Groundhogs and gophers

Trapping animals sounded fun in theory, but practice proved to be a little too gruesome
By Theresa Blume
Featured Columnist
Did you know that a bear and badger were also considered as the animal for Groundhog Day? Unfortunately, Wisconsin’s badger had to forfeit to Pennsylvania’s groundhog, so we missed out on those tourism dollars.
Still, I enjoy this minor holiday, making it a point to watch the movie “Groundhog Day” each year. Maybe it is my inner child that loves the silliness, or maybe I feel obligated to the entire rodent family for the “incident” that happened when I was about 7 years old.
The Department of Natural Resources had given farmers incentive to get rid of pesky gophers in our section of the county, known as the “Sand Country,” because there were too many of them. My oldest brother trapped them. Years later he told me he took them to the town hall where he was paid so many cents per head. I did not realize he received money for it, but I was always copying my big brothers, so I begged to go gopher trapping too.
My other older brother was my mentor, showing me how to set traps for gophers in the ditch along our isolated road. I learned how to identify the holes where gophers entered and exited so I could set a trap right in front of the hole. I took a few kernels of dried field corn out of my old bubble gum pouch and carefully arranged them on the trap, being careful not to set it off. I also trailed some kernels back to the hole, but not too many to fill the gophers up before getting to the trap.
I faithfully rode my bike along our road twice a day checking traps and refilling the empty ones when some smart creature had managed to get to the corn. I anxiously waited for the day that I would come upon my first trapped gopher.
Finally, one day my keen hunter eyes spotted a trapped gopher, and I skidded to a stop. I was surprised to find him dead but still warm, so I was not anxious to hold this kitten-sized creature too close. After carefully extracting the limp body, I held him by the tip of his tail at arm’s length.
I pedaled the short distance home as fast as I could, speeding up as I went down our slight hill, anxious to show the trophy to my two big brothers. I had a tight grasp on the black rubber threads of my handle bars while also clenching the gopher.

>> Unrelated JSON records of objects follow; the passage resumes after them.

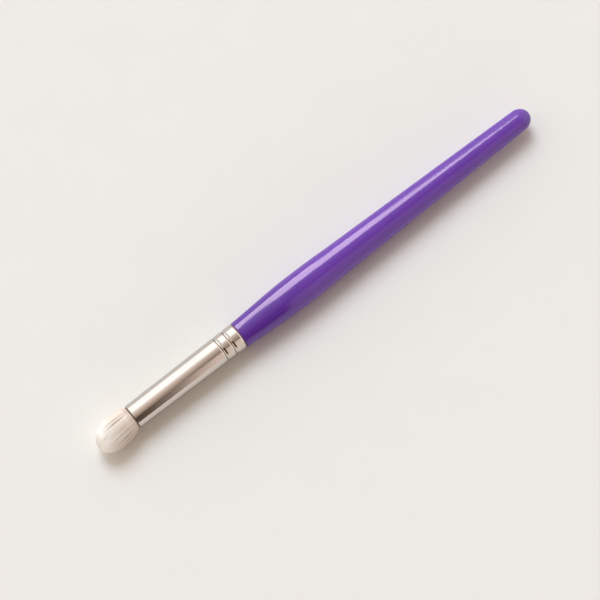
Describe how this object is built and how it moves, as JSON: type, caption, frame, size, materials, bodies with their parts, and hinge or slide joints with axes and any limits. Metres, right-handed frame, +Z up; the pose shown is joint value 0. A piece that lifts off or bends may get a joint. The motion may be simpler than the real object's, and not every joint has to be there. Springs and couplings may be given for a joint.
{
  "type": "smudger brush",
  "caption": "Slim make-up smudger brush with a domed tuft of pale hair, a crimped metal ferrule and a turned handle, lying on its side.",
  "frame": {"origin": "on the table under the middle of the brush: the centre of the bounding box's bottom", "axes": "+X along the brush from the hair towards the handle's tail, +Z up from the table, +Y across the brush"},
  "size_m": [0.1548, 0.0098, 0.0098],
  "materials": {
    "lacquer": "gloss",
    "nickel_plate": "satin",
    "hair": "matte",
    "thread": "matte",
    "resin": "gloss",
    "wood_glue": "matte"
  },
  "bodies": {
    "root": {"handle": "lacquer", "ferrule": "nickel_plate", "bristle_tuft": "hair", "binding_thread": "thread", "root_resin": "resin", "handle_glue": "wood_glue"}
  },
  "joints": []
}
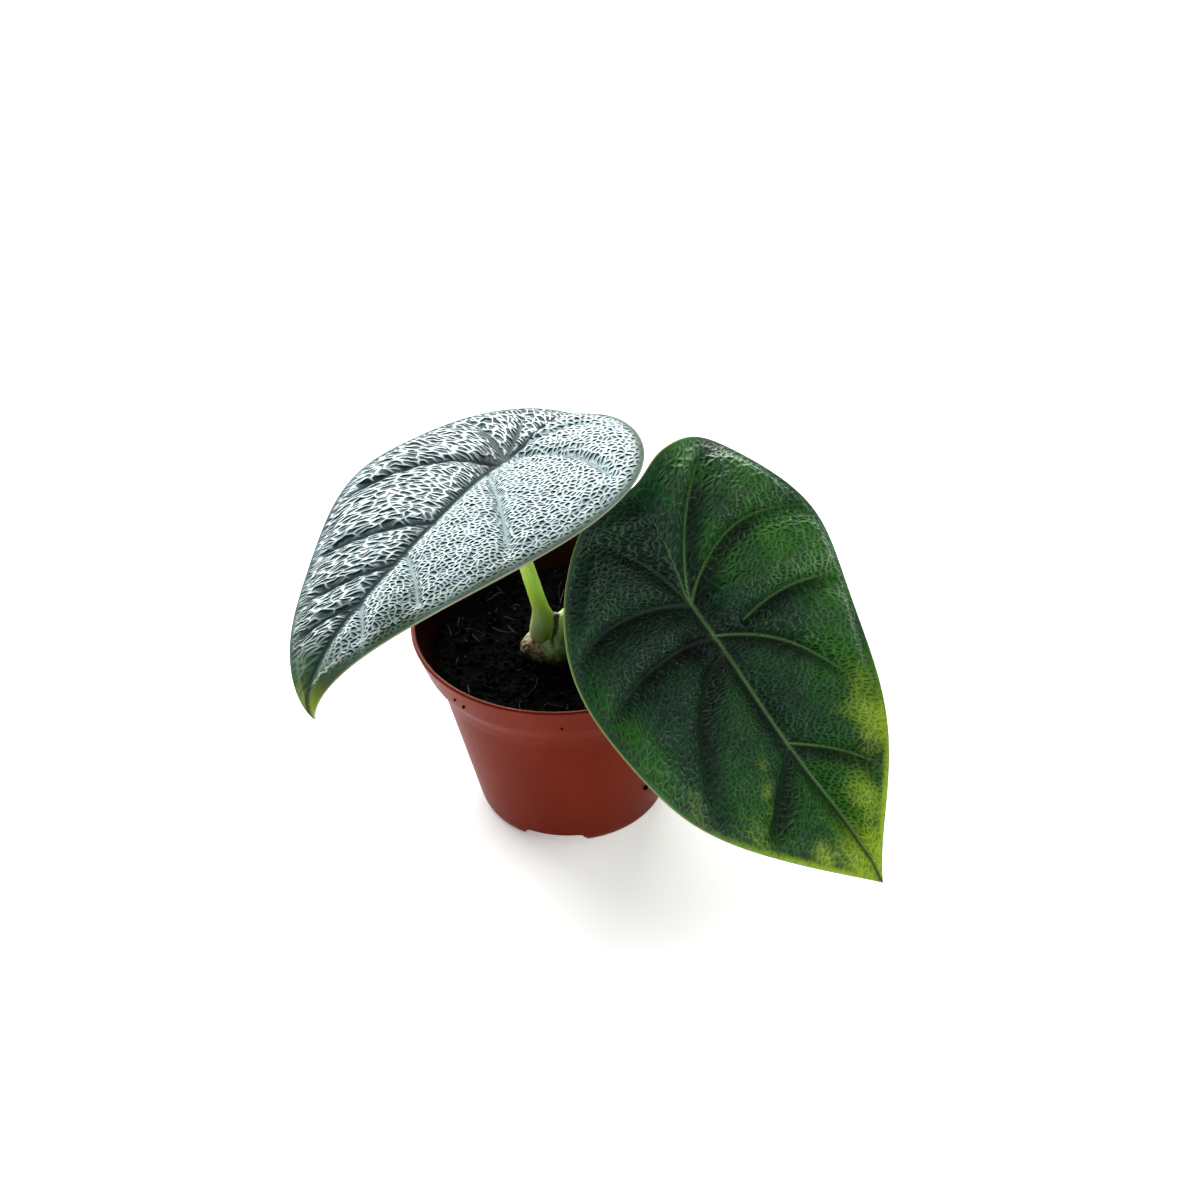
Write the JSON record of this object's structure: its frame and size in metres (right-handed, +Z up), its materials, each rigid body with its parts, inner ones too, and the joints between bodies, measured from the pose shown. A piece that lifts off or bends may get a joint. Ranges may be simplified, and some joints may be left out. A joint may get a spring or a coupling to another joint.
{
  "type": "potted alocasia plant",
  "caption": "Young potted alocasia with thick quilted heart-shaped leaves on short stalks rising from a corm in a small round tapered nursery pot.",
  "frame": {"origin": "centre of the part's bounding box in X and Y, on the surface that the pot stands on", "axes": "+Z up along the pot's axis, -Y toward the side where the hanging leaf covers the pot, +X to the right seen from there"},
  "size_m": [0.1076, 0.0888, 0.0893],
  "materials": {
    "pot_plastic": "terracotta-brown nursery plastic, satin",
    "soil": "dark crumbly peat with pale fibres",
    "corm": "pale green swollen base with tan flakes",
    "stalk": "glossy lime-green leaf stalk",
    "blade_silver": "thick rugose blade, silvery sheen on a fine raised net",
    "blade_green": "thick rugose dark green blade with yellow-green margin"
  },
  "bodies": {
    "root": {"pot": "pot_plastic", "soil": "soil", "corm": "corm", "petiole_left": "stalk", "petiole_right": "stalk", "leaf_left": "blade_silver", "leaf_right": "blade_green"}
  },
  "joints": []
}
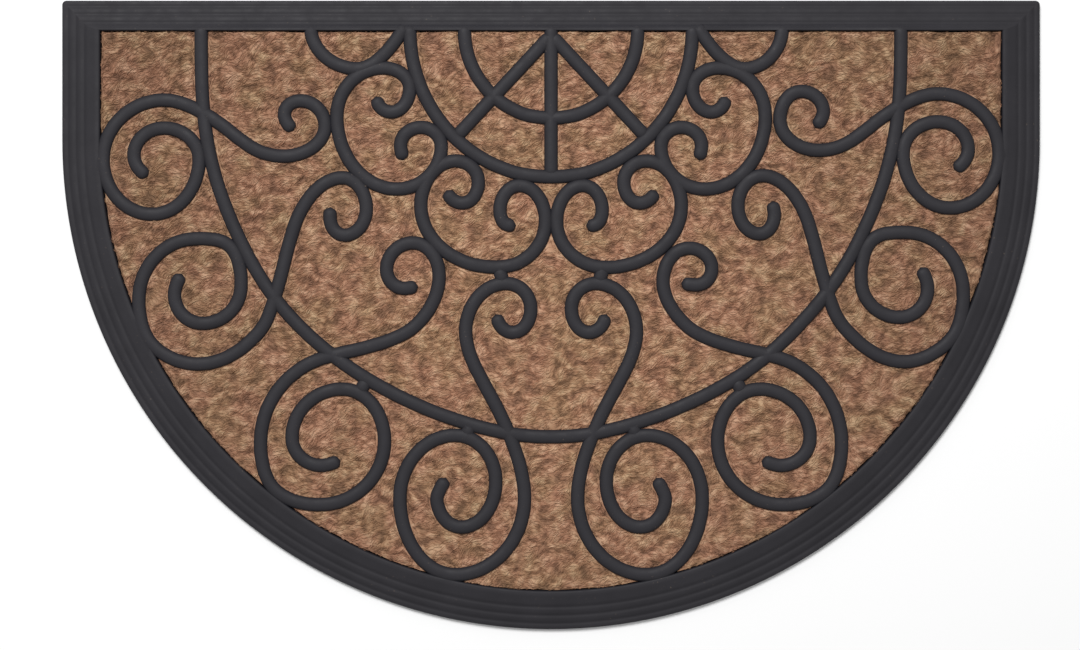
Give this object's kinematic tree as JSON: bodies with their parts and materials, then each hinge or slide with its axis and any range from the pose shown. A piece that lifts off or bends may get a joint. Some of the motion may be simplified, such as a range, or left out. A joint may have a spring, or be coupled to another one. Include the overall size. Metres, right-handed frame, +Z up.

Suddenly, he slipped from my hands, and I dropped him right on the road. I stopped so fast I almost went over those handle bars. I hated to have to pick him up again, and I carried his body and walked my bike the rest of the way home, still shook up from the unexpected event.
I was not so thrilled about gopher trapping after that. That was about 50 years ago, and I am glad I can now enjoy rodents in zoos and not have to trap them to see them.